Gesù afferma: “Se uno mi ama, osserverà la mia parola e il Padre mio lo amerà e noi verremo a lui e prenderemo dimora presso di lui” (v. 23).

Si conclude così la serie: lo Spirito Santo, Figlio e Padre vengono ad abitare negli apostoli e nei cristiani di ogni tempo, e questi possiedono già ora un anticipo della presenza beatificante del cielo.

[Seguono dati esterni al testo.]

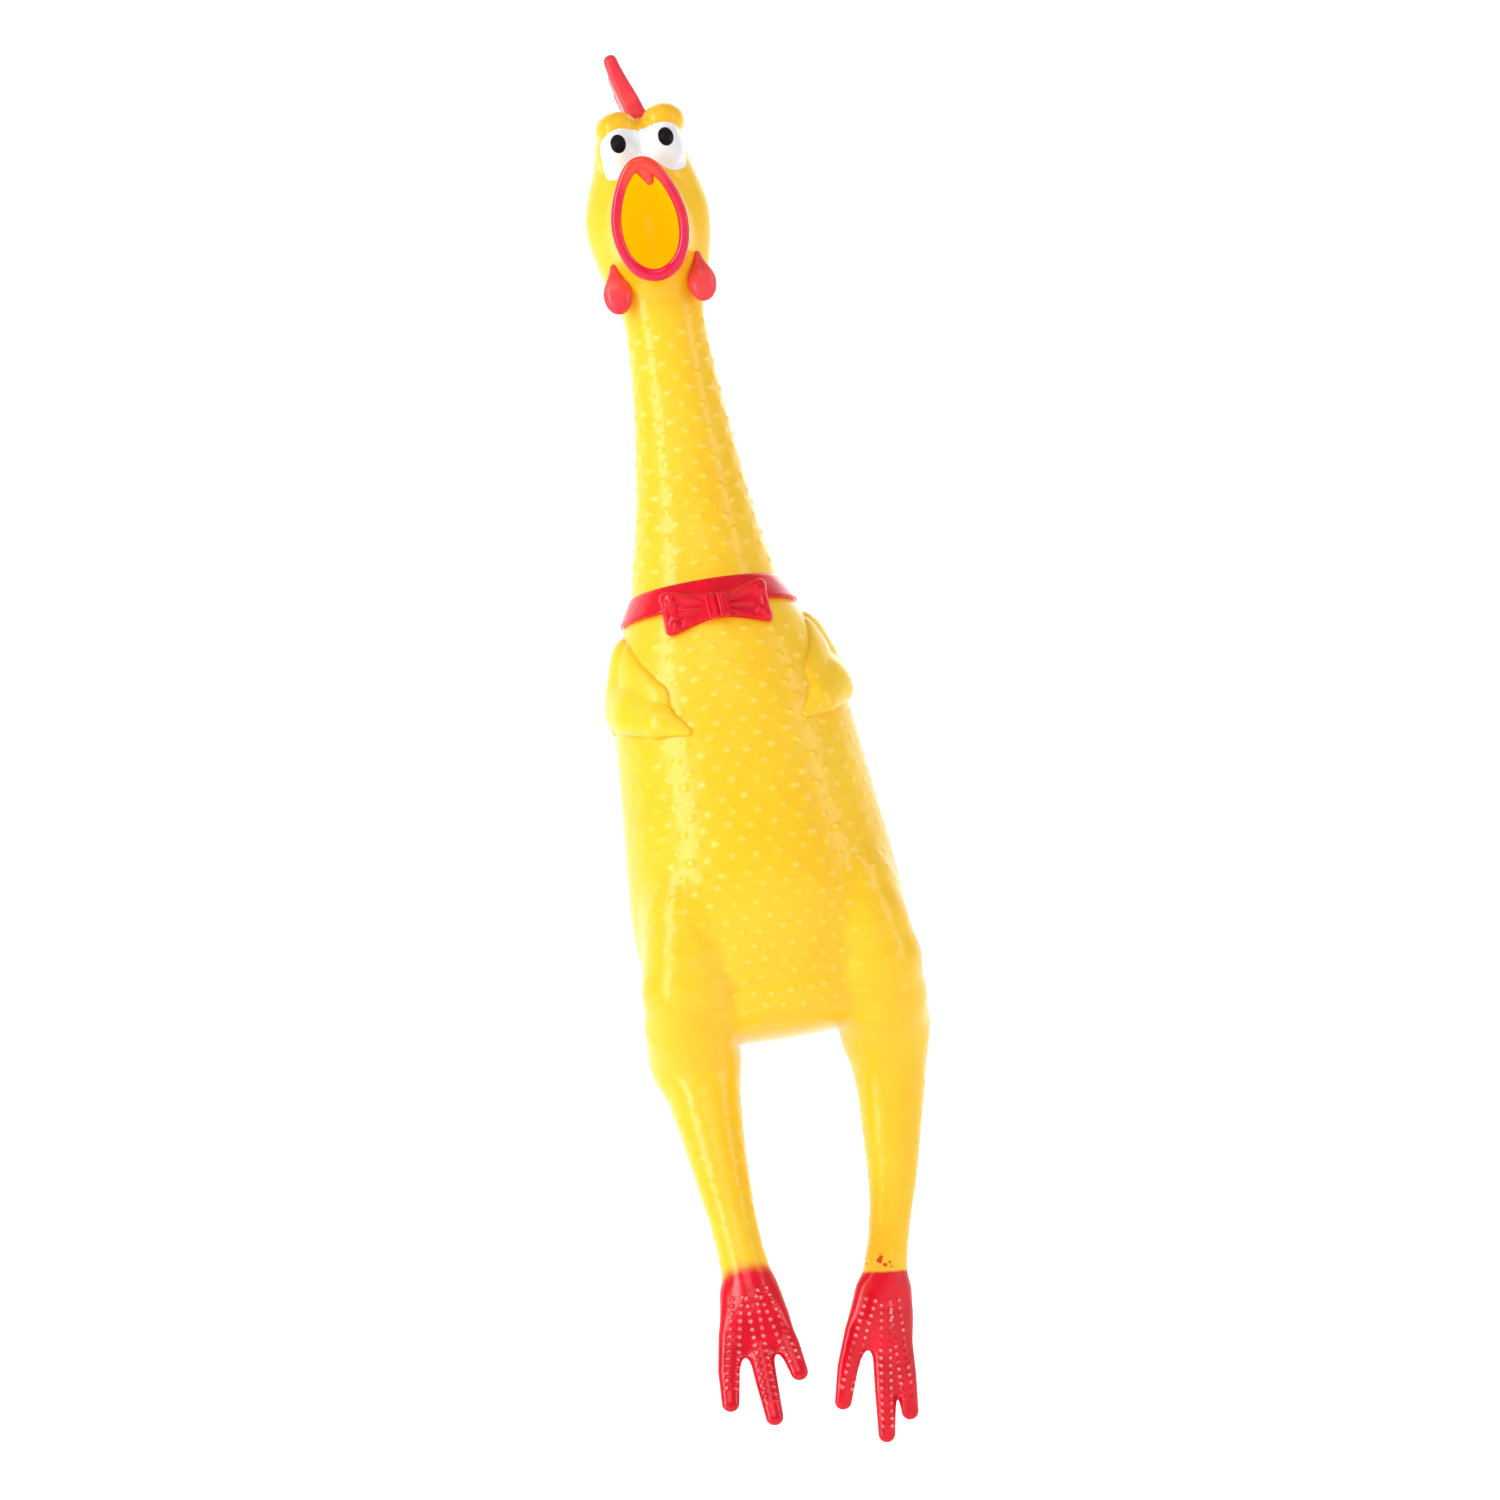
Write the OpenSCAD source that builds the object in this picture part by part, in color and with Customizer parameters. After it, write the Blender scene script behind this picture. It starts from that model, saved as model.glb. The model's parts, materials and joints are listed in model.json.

Ci chiediamo: una dottrina così sublime, quale è quella dell’inabitazione della Trinità nel credente, come può essere accolta dall’uomo d’oggi, tanto preso dalle cose materiali e immediate? E’ questo uno dei casi nel quale dobbiamo fare affidamento sull’efficacia della parola di Dio e sull’aiuto della grazia. L’evangelista Giovanni e l’apostolo Paolo hanno proposto una dottrina del genere non solo ai giudei, ma anche ai pagani, che l’hanno accolta. Suor Elisabetta della Trinità (1880-1906) ha fatto di questa dottrina il fulcro della sua santità: “Ho trovato il cielo sulla terra, poiché il cielo è Dio, e Dio è nella mia anima…i tre che abitano in me… mio Dio Trinità che adoro”. Forse l’uomo moderno aspetta, più che mai, che gli venga indicata questa sorgente purissima della rivelazione del Nuovo Testamento.